One final note, as I wrote above there is an important scene in which Davis sings The Death of Queen Jane for a Chicago producer, after which the latter, beautifully played by F. Murray Abraham, cynically says to the folk-singer: “I don’t hear a lot of money in it.” There are many reasons that song is perfect for the scene, but there is one thing that is very wrong historically. Though Queen Jane is a very old English folk song listed in Child’s Ballads (the earliest American recording is from 1935), the keening, elegaic melody of this version wasn’t written until 1969 or 1970 by Irish folk musician, Dáithí Sproule.

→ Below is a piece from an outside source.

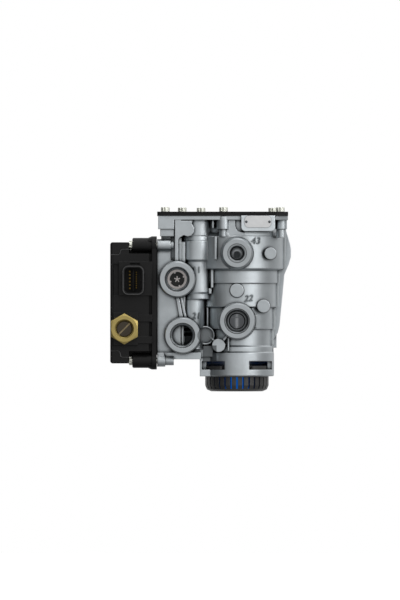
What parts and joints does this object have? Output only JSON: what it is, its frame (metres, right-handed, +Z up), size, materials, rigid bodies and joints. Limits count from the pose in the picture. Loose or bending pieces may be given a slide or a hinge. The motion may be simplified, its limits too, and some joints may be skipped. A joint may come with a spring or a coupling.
{
  "type": "trailer control valve",
  "caption": "Electro-pneumatic trailer control valve: cast aluminium relay valve block, threaded ports on its front, black control unit on its left side.",
  "frame": {"origin": "centre of the rectangular mounting hole pattern, in the plane of the back mounting faces", "axes": "+X to the right seen from the ports, +Y out of the back mounting face, +Z up, away from the silencer"},
  "size_m": [0.1815, 0.121, 0.1847],
  "materials": {
    "cast_aluminium": "die cast, matt",
    "machined_aluminium": "machined",
    "black_plastic": "fine moulded grain",
    "grey_plastic": "moulded",
    "blue_filter": "fine mesh",
    "cover_black": "black coating, satin",
    "plated_steel": "zinc plated",
    "spring_steel": "drawn wire",
    "nameplate_silver": "brushed, bare",
    "brass": "machined",
    "plug_bronze": "dark, oxidised",
    "contact_gold": "gold plated",
    "rubber": "smooth",
    "coil_plastic": "moulded",
    "magnet_iron": "turned",
    "board_green": "coated"
  },
  "bodies": {
    "housing": {"valve_housing": "cast_aluminium", "top_cover": "cover_black", "cover_seal": "rubber", "cover_screws": "plated_steel", "nameplate": "nameplate_silver", "nameplate_rivets": "plated_steel", "inlet_spring": "spring_steel", "valve_guide": "machined_aluminium", "guide_seal": "rubber", "guide_circlip": "spring_steel", "silencer_cap": "black_plastic", "silencer_element": "blue_filter", "port_strainer": "grey_plastic", "throttle_spring": "spring_steel", "throttle_cap": "machined_aluminium", "control_housing": "black_plastic", "control_lid": "black_plastic", "control_gasket": "rubber", "control_screws": "plated_steel", "pins_wide": "contact_gold", "pins_narrow": "contact_gold", "test_fitting": "brass", "fitting_plug": "plug_bronze", "valve_block": "coil_plastic", "circuit_board": "board_green", "pressure_sensor": "magnet_iron", "solenoid_coil_1": "coil_plastic", "solenoid_core_1": "magnet_iron", "armature_spring_1": "spring_steel", "solenoid_coil_2": "coil_plastic", "solenoid_core_2": "magnet_iron", "armature_spring_2": "spring_steel", "solenoid_coil_3": "coil_plastic", "solenoid_core_3": "magnet_iron", "armature_spring_3": "spring_steel"},
    "relay_piston": {"relay_piston": "machined_aluminium", "piston_seal": "rubber", "stem_seal": "rubber"},
    "inlet_valve": {"inlet_valve": "machined_aluminium"},
    "throttle_piston": {"throttle_piston": "machined_aluminium", "throttle_seal": "rubber"},
    "armature_1": {"solenoid_armature_1": "magnet_iron"},
    "armature_2": {"solenoid_armature_2": "magnet_iron"},
    "armature_3": {"solenoid_armature_3": "magnet_iron"}
  },
  "joints": [
    {"name": "relay_piston_slide", "type": "slide", "parent": "housing", "child": "relay_piston", "axis": [0, 0, -1], "range_m": [0, 0.003], "stiffness_N_per_m": 2000, "springref_m": -0.003, "deforming": ["inlet_spring"]},
    {"name": "inlet_valve_slide", "type": "slide", "parent": "housing", "child": "inlet_valve", "axis": [0, 0, -1], "range_m": [0, 0.003]},
    {"name": "throttle_slide", "type": "slide", "parent": "housing", "child": "throttle_piston", "axis": [0, 0, -1], "range_m": [0, 0.003], "stiffness_N_per_m": 1500, "springref_m": -0.003, "deforming": ["throttle_spring"]},
    {"name": "armature_lift_1", "type": "slide", "parent": "housing", "child": "armature_1", "axis": [0, 0, 1], "range_m": [0, 0.0008], "stiffness_N_per_m": 600, "springref_m": -0.003, "deforming": ["armature_spring_1"]},
    {"name": "armature_lift_2", "type": "slide", "parent": "housing", "child": "armature_2", "axis": [0, 0, 1], "range_m": [0, 0.0008], "stiffness_N_per_m": 600, "springref_m": -0.003, "deforming": ["armature_spring_2"]},
    {"name": "armature_lift_3", "type": "slide", "parent": "housing", "child": "armature_3", "axis": [0, 0, 1], "range_m": [0, 0.0008], "stiffness_N_per_m": 600, "springref_m": -0.003, "deforming": ["armature_spring_3"]}
  ],
  "couplings": [
    {"joint": "inlet_valve_slide", "follows": "relay_piston_slide", "ratio": 1}
  ]
}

He recorded it with his group Trian, and Mícheál Ó Domhnaill most famously recorded it with the Bothy Band for an album released in 1979. Thus, the music for this scene is a historical anachronism and something of which the Coen Brothers should’ve (and might’ve) been aware.
All that being said, the song is perfect for the scene because it portrays the death in childbirth of Queen Jane Seymour, one of the wives of King Henry VIII. As we watch Davis’ face convey the anguish of the lyrics about the slow, agonizing death of this beautiful, proud queen, we realize that it is something like the stillborn career of Davis himself. He aspires to greatness, but it will somehow never come to him.
While I suppose the filmmakers may be telling us that Davis will fail because as a human being he is not worthy of success, this is hard moral when it’s meant as the representation of an entire era.